• _EXERCISE DESCRIPTION_
Find the word "import" in the records below. List each line containing it.

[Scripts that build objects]

--------------------------------

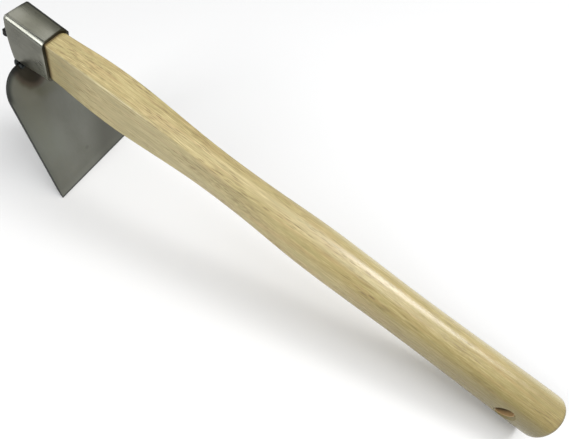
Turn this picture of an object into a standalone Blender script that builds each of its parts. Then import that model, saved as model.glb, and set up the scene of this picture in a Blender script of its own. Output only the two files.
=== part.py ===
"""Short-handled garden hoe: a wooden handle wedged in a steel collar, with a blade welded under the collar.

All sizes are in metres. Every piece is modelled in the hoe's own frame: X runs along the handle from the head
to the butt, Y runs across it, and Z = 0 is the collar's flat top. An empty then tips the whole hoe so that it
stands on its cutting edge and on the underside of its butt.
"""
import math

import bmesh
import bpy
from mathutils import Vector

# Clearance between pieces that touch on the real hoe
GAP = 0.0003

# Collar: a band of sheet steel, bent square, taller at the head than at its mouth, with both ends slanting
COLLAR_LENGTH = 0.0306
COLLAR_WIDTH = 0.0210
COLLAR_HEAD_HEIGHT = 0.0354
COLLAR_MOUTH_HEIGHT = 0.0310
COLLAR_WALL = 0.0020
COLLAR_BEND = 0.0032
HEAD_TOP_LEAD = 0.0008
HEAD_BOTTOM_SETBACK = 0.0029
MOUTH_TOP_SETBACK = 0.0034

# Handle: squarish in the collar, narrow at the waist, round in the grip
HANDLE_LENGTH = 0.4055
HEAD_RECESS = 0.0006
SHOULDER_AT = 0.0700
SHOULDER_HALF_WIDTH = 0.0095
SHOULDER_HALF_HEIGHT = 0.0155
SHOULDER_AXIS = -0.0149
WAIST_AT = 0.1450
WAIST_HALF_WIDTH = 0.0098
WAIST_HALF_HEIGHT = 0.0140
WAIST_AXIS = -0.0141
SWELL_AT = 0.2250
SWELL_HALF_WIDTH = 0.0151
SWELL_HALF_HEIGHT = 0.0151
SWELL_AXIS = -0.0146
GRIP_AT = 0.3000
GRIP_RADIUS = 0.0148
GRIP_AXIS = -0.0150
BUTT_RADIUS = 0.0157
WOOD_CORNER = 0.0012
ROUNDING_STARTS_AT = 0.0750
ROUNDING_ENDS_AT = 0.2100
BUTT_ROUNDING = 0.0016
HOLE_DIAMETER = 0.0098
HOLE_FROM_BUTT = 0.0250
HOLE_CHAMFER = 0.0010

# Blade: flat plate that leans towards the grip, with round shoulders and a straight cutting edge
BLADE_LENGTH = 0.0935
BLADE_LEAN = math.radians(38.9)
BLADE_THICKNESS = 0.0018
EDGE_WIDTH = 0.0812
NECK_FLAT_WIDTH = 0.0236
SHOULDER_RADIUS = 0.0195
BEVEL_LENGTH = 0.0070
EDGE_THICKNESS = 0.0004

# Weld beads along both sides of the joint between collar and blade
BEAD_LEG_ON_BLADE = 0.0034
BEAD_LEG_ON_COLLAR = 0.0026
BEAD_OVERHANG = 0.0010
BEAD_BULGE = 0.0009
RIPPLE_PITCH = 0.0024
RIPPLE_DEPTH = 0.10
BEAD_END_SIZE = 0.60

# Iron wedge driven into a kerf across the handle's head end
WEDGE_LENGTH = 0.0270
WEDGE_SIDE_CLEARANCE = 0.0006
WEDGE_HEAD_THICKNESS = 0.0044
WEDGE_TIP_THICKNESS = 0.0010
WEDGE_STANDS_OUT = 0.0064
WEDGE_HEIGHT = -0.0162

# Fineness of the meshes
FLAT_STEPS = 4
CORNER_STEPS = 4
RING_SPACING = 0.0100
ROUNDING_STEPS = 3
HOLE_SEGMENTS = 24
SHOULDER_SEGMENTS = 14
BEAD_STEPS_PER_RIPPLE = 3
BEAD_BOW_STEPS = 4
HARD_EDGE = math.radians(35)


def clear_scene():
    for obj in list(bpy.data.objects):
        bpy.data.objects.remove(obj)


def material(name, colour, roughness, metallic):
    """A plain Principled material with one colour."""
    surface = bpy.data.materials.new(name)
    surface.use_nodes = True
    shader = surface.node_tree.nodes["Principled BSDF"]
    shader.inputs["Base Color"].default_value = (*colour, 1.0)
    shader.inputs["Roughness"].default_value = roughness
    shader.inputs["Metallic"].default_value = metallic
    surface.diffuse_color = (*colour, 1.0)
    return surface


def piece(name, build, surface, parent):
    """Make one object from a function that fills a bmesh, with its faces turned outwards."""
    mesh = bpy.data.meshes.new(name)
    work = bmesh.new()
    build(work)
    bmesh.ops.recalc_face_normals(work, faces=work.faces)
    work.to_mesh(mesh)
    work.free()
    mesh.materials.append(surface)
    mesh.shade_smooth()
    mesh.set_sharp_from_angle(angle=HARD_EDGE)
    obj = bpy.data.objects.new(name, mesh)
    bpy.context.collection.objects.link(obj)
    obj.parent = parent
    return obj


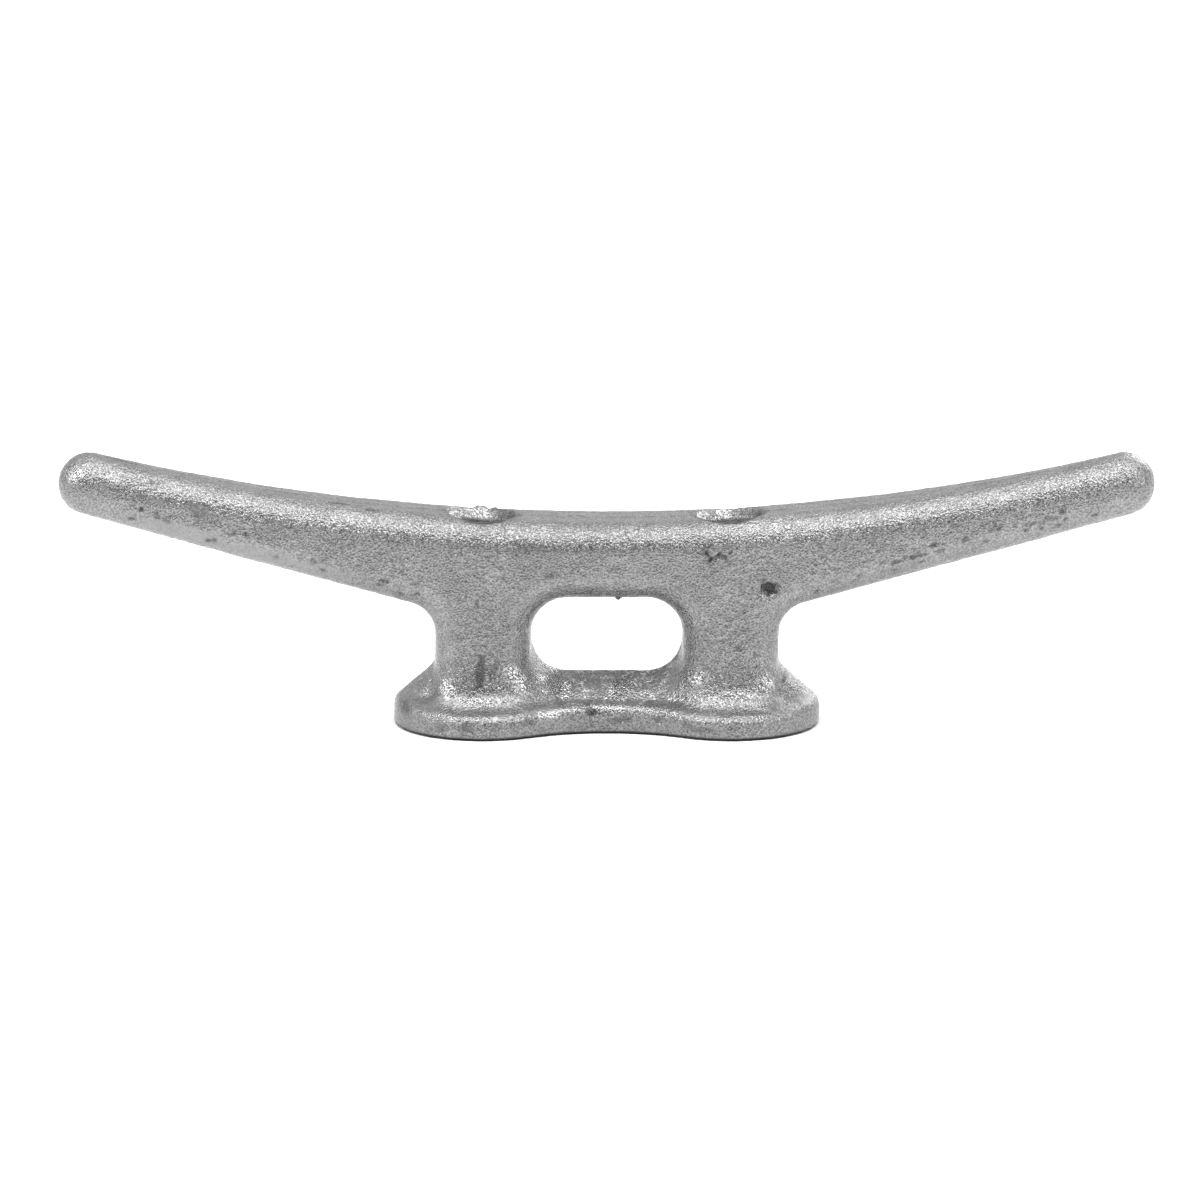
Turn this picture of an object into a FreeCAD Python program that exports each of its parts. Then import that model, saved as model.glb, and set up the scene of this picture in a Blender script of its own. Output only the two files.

--------------------------------

• _OUTPUT OF THE TASK_
Turn this picture of an object into a standalone Blender script that builds each of its parts. Then import that model, saved as model.glb, and set up the scene of this picture in a Blender script of its own. Output only the two files.
import math
import bmesh
import bpy
from mathutils import Vector
Turn this picture of an object into a FreeCAD Python program that exports each of its parts. Then import that model, saved as model.glb, and set up the scene of this picture in a Blender script of its own. Output only the two files.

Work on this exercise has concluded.